As well as credit risk there's also interest risk. If a bond has a face value of \$100, pays 1% and matures in 20 years' time then you expect to receive a total of \$120 from buying it now -- \$1 per year for 20 years and \$100 at the end.

But if you can get a 3% return elsewhere, then if you invest your \$80 there instead you will get \$2.40 per year for 20 years and then \$80 at the end, making a total of \$128 (and you also get more of the money sooner). So even \$80 for the \$100 bond is a bad buy, and you should invest elsewhere.

A (very) simplified bond-pricing equation goes thus:

Fair_Price:
{Face_Value * (1 + Interest - Expected_Market_Return) ^ (Years_To_Maturity)}
* P(Company_Will_Default_Before_Maturity)

To reiterate, that is a very simplified model. But it allows us to demonstrate the 3 key factors that drive "Fair" Value:

1. The interest relative to the current market rate. If your AAA bond yields 1%, but an equally-good AAA bond currently sells at 3% in the market, then the "Equivalent" value is the face value minus 2% (1% - 3%) for every year to maturity.

2. Years to maturity. Because 1) is multiplied for every year to maturity, longer-dated bonds are more sensitive to changes in market rates. If your bond yields 2% less than market but matures in a year, then it's worth \$98, but if it matures in 56 years, then it's only worth 0.98^56 = \$32. Conversely, if your bond yields more than the market rate, then its' price will be greater than face value.

3. The company might default on the debt. If a Bond has a "Fair" Value of \$100, but you think there's a 50% chance that the company will default, then it's only worth \$50. In fact, it can be worth even less because getting paid on a defaulted bond can often take time and/or money and/or lawyers.

In your case, because your bond matures in 56 years but yields ~5% (well above the current market rate), for it to be below Face value implies a strong probability of default, or a strong belief that market returns will be above 5% over the next 56 years.

• RE "In fact, it's worth even less because getting paid on a defaulted bond..." I don't see how this follows, if there's a chance of getting paid even if the company defaults, then the value in the event of default is more than 0. You should also consider that you'll collect interest payments up until the date the company defaults. So just multiplying the value by P(default) is conservative --- it's at least slightly underestimating the value of the bond (but maybe not enough to make up for our optimism in estimating P(default) ). Commented Jan 28, 2016 at 0:22
• @ThePhoton Of course there are many considerations, how much of the face value you might receive in a default, seniority of the bond, length of time between default/bankruptcy/whatever and actually getting paid, whether you'll need to sue the company in bankruptcy court, how you expect market rates to change over time, how you expect probability of default to change over time, etc. I deliberately left all that out for the sake of simplicity in understanding the core factors.
– Kaz
Commented Jan 28, 2016 at 20:08

The time value of money is very important in understanding this issue. Money today is worth more than money next year, two years from now, etc. It's a well understood economics concept, and well worth reading about if you have some, well, time.

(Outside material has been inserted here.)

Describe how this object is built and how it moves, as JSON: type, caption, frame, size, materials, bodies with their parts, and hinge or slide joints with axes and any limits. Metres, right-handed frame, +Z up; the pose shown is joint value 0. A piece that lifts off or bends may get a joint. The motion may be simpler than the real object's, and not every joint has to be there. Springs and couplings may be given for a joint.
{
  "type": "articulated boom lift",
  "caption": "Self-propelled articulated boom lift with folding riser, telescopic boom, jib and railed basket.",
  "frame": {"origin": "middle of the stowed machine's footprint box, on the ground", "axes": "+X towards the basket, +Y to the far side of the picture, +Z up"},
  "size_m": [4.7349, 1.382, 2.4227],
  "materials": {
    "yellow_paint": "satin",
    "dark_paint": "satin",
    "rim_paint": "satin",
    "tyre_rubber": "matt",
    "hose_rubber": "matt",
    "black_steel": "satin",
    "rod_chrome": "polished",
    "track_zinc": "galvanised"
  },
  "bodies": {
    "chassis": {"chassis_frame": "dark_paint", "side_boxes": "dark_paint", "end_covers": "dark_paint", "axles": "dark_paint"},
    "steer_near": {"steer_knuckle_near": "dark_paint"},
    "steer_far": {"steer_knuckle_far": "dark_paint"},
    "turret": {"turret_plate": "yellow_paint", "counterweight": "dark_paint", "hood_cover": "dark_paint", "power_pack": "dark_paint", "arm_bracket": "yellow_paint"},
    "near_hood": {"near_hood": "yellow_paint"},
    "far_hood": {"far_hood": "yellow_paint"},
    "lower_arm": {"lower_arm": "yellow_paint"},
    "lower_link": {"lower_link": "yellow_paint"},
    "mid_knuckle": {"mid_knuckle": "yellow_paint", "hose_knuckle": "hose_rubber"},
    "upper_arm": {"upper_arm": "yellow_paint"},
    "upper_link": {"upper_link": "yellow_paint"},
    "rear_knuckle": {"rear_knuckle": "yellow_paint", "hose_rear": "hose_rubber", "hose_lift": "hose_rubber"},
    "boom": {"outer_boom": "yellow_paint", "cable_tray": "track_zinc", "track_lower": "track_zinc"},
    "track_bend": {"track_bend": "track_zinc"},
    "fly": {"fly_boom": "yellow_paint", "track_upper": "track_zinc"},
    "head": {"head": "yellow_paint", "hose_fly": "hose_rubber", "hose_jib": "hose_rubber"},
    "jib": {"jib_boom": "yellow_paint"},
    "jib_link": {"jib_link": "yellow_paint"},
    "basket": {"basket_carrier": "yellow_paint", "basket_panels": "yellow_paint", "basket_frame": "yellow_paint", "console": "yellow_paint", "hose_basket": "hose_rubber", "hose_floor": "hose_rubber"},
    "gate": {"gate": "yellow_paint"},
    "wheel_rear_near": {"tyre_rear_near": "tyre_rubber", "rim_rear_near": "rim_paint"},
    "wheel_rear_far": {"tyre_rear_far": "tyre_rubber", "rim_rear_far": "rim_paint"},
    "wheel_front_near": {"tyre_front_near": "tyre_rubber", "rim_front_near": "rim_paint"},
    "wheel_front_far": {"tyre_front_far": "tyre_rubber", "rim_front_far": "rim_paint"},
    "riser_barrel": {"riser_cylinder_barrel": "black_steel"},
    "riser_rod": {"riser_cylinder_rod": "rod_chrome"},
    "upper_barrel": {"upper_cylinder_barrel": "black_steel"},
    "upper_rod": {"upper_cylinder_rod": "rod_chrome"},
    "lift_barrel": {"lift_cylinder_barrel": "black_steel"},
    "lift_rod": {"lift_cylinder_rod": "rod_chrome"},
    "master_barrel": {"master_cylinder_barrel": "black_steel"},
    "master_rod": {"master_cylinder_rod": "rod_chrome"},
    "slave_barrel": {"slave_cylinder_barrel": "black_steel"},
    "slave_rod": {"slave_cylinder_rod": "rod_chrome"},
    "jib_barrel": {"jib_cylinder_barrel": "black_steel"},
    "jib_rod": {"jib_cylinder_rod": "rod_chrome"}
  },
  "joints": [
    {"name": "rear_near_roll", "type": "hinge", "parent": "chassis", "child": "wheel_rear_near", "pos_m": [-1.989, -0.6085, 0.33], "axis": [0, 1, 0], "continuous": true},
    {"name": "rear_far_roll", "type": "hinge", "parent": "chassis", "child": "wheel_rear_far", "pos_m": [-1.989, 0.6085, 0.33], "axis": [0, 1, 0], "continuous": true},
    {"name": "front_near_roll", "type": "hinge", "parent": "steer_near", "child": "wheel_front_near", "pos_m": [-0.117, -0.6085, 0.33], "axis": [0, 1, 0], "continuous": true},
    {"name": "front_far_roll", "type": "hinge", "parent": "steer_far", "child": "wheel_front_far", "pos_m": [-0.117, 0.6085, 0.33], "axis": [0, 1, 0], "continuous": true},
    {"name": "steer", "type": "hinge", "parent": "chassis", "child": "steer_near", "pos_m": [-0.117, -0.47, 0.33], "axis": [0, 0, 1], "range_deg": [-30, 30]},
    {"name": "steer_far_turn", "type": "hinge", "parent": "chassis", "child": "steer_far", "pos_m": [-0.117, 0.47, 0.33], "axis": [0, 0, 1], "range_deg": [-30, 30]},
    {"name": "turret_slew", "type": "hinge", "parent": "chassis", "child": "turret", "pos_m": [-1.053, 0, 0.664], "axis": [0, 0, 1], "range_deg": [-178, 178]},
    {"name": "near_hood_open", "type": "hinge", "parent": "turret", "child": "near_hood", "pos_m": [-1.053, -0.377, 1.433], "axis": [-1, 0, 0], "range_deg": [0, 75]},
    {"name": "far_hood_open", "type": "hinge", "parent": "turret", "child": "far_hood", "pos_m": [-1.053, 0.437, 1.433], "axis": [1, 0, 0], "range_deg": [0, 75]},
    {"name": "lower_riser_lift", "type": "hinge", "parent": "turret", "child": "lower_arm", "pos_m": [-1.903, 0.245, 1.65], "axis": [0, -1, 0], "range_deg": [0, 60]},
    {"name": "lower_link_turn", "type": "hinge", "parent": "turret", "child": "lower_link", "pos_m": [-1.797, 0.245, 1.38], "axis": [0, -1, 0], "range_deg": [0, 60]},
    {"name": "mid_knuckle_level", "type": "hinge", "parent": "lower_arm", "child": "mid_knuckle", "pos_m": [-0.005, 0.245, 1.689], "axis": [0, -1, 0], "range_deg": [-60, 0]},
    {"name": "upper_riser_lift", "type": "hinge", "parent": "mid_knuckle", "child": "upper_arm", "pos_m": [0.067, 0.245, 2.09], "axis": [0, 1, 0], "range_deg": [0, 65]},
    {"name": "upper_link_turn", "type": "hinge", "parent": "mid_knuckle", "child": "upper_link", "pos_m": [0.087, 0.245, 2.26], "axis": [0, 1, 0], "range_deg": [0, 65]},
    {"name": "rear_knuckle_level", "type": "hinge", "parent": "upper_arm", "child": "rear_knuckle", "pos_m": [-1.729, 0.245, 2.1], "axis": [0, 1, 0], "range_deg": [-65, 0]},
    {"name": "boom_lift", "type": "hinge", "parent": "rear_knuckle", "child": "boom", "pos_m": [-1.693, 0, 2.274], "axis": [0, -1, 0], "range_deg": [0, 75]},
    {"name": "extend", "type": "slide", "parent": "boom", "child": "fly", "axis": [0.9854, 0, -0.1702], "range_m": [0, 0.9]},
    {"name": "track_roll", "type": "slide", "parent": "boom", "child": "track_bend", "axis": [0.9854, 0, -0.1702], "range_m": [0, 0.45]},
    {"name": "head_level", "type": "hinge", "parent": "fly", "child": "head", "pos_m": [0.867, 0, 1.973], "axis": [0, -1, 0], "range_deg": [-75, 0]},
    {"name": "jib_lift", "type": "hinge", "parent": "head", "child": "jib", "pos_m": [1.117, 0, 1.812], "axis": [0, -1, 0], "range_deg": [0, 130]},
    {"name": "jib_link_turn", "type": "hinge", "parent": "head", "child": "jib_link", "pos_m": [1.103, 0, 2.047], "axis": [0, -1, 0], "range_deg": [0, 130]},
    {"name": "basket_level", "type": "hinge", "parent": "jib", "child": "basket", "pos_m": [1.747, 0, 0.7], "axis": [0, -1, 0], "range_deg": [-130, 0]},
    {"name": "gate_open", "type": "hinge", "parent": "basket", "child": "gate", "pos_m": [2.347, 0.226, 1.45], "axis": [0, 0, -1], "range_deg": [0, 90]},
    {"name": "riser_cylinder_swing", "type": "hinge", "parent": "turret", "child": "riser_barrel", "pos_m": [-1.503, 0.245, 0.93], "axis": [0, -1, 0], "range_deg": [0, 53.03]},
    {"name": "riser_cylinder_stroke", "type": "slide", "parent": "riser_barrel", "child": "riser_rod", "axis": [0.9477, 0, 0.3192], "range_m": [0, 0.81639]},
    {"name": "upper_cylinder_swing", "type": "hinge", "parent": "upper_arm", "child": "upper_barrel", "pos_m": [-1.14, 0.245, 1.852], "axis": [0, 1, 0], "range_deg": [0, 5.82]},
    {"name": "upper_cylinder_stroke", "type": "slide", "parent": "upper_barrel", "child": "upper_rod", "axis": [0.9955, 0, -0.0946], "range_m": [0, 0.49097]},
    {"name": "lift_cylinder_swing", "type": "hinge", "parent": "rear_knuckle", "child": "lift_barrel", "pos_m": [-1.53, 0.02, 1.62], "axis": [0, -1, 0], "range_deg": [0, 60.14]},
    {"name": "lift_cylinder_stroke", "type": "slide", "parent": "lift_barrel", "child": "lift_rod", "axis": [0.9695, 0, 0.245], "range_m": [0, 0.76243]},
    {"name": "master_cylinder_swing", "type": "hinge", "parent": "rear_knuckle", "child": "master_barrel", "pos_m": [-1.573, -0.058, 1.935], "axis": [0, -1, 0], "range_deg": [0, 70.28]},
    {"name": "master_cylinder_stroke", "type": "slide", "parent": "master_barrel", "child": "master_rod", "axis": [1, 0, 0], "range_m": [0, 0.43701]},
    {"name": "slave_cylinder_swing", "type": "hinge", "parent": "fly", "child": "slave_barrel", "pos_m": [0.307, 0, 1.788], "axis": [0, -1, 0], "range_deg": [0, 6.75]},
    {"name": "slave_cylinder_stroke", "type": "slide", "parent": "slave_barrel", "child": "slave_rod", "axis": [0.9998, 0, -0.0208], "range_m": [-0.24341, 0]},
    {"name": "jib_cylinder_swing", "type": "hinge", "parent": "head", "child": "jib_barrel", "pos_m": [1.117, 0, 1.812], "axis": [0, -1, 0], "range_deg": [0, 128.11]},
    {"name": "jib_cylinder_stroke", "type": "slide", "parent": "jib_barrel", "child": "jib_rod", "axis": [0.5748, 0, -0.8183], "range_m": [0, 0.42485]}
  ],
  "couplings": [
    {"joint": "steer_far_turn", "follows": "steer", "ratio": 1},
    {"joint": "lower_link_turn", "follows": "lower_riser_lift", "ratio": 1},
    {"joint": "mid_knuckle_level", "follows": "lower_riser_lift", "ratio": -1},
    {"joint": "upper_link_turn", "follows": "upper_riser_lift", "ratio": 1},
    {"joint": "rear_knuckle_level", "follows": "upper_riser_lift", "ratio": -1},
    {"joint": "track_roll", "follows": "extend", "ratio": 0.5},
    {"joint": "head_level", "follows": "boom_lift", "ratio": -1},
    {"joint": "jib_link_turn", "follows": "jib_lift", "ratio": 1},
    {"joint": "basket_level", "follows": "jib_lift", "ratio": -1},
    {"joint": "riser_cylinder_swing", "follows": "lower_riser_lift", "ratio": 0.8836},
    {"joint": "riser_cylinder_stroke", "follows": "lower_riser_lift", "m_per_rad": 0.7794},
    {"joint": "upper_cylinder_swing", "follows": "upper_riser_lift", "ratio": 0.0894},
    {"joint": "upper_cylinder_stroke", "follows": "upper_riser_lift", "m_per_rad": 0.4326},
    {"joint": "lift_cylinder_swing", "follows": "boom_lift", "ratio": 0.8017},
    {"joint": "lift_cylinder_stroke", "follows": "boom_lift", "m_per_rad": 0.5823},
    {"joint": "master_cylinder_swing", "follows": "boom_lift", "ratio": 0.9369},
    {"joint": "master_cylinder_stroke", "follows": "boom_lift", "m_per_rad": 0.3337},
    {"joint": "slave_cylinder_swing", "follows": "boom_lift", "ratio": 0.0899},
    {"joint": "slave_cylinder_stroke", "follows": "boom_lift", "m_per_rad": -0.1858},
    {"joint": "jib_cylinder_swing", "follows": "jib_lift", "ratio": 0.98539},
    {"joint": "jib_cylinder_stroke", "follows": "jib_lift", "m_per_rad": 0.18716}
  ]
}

Not only is money literally worth more now than later due to inflation, but there is the simple fact that, assuming you have money for the purpose of doing something, being able to do that thing today is better than doing that same thing tomorrow. "A bird in the hand is worth two in the bush" gets to this rather directly; having it now is better than probably having it later. Would you rather have a nice meal tonight, or eat beans and rice tonight and then have the same nice meal next year?

That's why interest exists, in part: you're offered some money now, for more money later; or in the case of buying a bond, you're offered more money later for some money now. The fact that people have different discount rates for money later is why the loan market can exist: people with more money than they can use now have a lower discount for future money than people who really need money right now (to buy a house, to pay their rent, whatever).

So when choosing to buy a bond, you look at the money you're going to get, both over the short term (the coupon rate) and the long term (the face value), and you consider whether \$80 now is worth \$100 in 20 years, plus \$2 per year. For some people it is - for some people it isn't, and that's why the price is as it is (\$80). Odds are if you have a few thousand USD, you're probably not going to be interested in this - or if you have a very long term outlook; there are better ways to make money over that long term. But, if you're a bank needing a secure investment that won't lose value, or a trust that needs high stability, you might be willing to take that deal.